Como cualquiera otra persona tengo un lugar llamado desván, bodega, sótano o caja vieja de cartón o madera. Ahí guardo todo lo que siento me puede servir de nuevo. Dejo ahí papeles, servilletas, etiquetas, fotografías. Cosas más grandes tal vez libros, revistas, mis diarios acumulados y toda suerte de cuestiones importantes que en algún momento atesoré. Ropa querida pensando en que algún podré ser la talla de hace treinta años. La onda vintage sería mi estilo así que lo conservo por si acaso, por si las dudas. Cámaras que ya no tienen reparación, mesas porque creí en un proyecto y lo dejé sin luchar, carpetas con presentaciones que siguen con pequeñas reminiscencias de querer ser “ejecutivo” de nuevo.

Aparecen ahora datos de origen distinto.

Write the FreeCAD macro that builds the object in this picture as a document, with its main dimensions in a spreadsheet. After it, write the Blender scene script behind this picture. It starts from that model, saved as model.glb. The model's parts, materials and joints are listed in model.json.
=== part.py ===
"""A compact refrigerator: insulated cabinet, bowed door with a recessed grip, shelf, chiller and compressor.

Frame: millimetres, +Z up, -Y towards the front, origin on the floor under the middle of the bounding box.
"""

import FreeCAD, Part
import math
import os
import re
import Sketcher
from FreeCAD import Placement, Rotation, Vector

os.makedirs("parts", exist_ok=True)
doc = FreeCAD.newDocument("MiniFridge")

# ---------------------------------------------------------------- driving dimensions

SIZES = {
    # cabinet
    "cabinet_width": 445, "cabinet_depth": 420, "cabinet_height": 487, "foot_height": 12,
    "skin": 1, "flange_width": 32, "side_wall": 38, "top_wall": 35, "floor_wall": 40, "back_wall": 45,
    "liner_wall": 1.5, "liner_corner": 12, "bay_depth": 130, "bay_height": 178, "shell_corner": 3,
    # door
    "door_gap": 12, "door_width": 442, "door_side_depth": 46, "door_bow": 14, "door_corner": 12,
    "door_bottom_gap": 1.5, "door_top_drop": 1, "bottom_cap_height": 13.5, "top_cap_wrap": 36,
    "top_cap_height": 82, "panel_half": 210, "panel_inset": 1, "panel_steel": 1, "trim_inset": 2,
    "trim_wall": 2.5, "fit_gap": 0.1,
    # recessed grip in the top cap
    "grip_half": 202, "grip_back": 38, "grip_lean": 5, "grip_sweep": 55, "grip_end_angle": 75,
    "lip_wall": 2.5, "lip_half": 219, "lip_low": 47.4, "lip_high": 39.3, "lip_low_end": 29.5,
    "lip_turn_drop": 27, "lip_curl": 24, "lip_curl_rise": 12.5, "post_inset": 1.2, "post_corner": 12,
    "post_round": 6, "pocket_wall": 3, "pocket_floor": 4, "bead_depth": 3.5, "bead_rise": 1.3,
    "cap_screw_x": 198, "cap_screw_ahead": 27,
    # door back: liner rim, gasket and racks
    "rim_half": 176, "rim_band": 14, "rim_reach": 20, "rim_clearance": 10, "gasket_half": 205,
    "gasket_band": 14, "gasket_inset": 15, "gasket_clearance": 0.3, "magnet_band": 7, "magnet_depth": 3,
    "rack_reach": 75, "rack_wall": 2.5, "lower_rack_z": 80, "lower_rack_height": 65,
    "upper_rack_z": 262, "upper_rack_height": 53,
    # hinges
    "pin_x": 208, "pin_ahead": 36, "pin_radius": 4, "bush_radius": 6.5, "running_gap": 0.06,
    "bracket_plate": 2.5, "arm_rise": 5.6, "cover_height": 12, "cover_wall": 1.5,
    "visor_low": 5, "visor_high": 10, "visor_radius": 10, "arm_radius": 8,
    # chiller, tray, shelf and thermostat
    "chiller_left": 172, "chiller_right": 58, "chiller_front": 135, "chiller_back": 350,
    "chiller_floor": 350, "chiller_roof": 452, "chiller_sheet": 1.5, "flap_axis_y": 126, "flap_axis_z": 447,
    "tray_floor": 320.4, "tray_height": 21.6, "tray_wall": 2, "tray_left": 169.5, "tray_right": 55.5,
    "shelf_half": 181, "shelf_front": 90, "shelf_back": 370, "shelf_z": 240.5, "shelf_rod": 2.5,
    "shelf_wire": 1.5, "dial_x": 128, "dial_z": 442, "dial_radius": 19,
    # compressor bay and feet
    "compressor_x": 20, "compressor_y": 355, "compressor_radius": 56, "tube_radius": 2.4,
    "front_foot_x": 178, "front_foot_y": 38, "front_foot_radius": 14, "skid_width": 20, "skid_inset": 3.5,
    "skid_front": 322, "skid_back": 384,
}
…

Cada año acostumbro desentilichar, es decir, tirar todo aquello que ya no me sirva desde una plancha a la que un día quise componer porque le faltaba un tornillito y nunca lo busqué. La jarrita que me gustó y jamás usé. También una chamarra que guardaba para ocasiones especiales pero eso no se presentó así que también va para afuera. Todos mis trebejos de años anteriores figuritas de algún novio, mensajitos románticos y hasta poemas, pues como ya es “ex” lo que sea, no es necesaria la conservación de alguien o algo que tuvieron sentido en algún momento.
Esto de la acumulación y suma de recuerdos y cositas, listoncitos y todo esto a lo que llamo trebejos resultan en espacios requeridos cada vez más grandes. Me parece que a veces mi casa es una bodega donde guardo los viejos recuerdos de las personas que aún estimamos, sus regalos y las fotografías con ellos. Junto con los de mi familia y parientes.
También se esconden esos antiguos proyectos que con gran entusiasmo comencé y que a la postre sólo fueron sueños que no se asentaron reales u obstáculos que nunca pude superar. También me deshago de esos juegos en familia que nunca practicamos y guardo esas fotos de años en donde creí que mis hijos no crecerían tan pronto. Ahora los sustituyo por los actuales esos mis adultos jóvenes abriéndose paso con grandes ilusiones. Eso me enorgullece y hasta ahora puedo verlos como hombres caminando su vida con alegría y perseverancia.
Esos dibujos que hicieron de pequeños, fotografías y ropita de cuando eran bebés, sus medallitas y zapatitos. Todo eso que puede resultar cursi en una persona pero con el tiempo son experiencias compartidas que nunca se olvidan. Eso lo conservaré siempre. Archivo en una gran carpeta todas sus destrezas en la pintura y en las letras. También sus cartas a los Reyes que ahora después de tantos años de haber dejado su niñez permanecen con nosotros cada fin de año.
Sigo poniendo a la sombra mis querencias. Son fotografías de mi infancia con mis padres y mis hermanos tal vez con la esperanza de que un día volverán aquellos a los que sigo extrañando. He tenido grandes afectos que a su partida conservaron siempre una montaña de cuestiones increíbles como análisis de todos sus hijos, boletas de calificaciones, sus dientes de leche hasta libros de texto, supongo que mucho mejores que los de hoy.
Con los años me he dado cuenta de que es mejor dejar ir aquello que me mantiene en el pasado y no me permite avanzar. Lanzar por el aire aquello que me duele y decretar que seguiré adelante con lo que tengo. Arrojar a la basura los detalles dolorosos, las frustraciones o relaciones añejas ya fastidiadas de seguir el mismo círculo ahora ya indiferente. Mantener físicamente todo aquello que pensé permanecería eterno sólo me ha llevado a aguijonear la existencia sin querer avanzar. Sosteniendo aquello tan querido que pareciera que fue un instante el vivido y no muchos años.
Así que este año como todos los anteriores desentilicho mi vida, elimino recuerdos y suspiros tontos, todos los que pueda. Conservando únicamente las buenas experiencias y dejando en el olvido todo aquello que me ha corroído muchos instantes. Es buena terapia, romper, tirar y regalar todo aquello que ya no uso, ya no quiero o me lastima. Eso se irá seguramente a la incineración o estará más feliz en una casa hogar o vendiéndose en algún mercado de pulgas.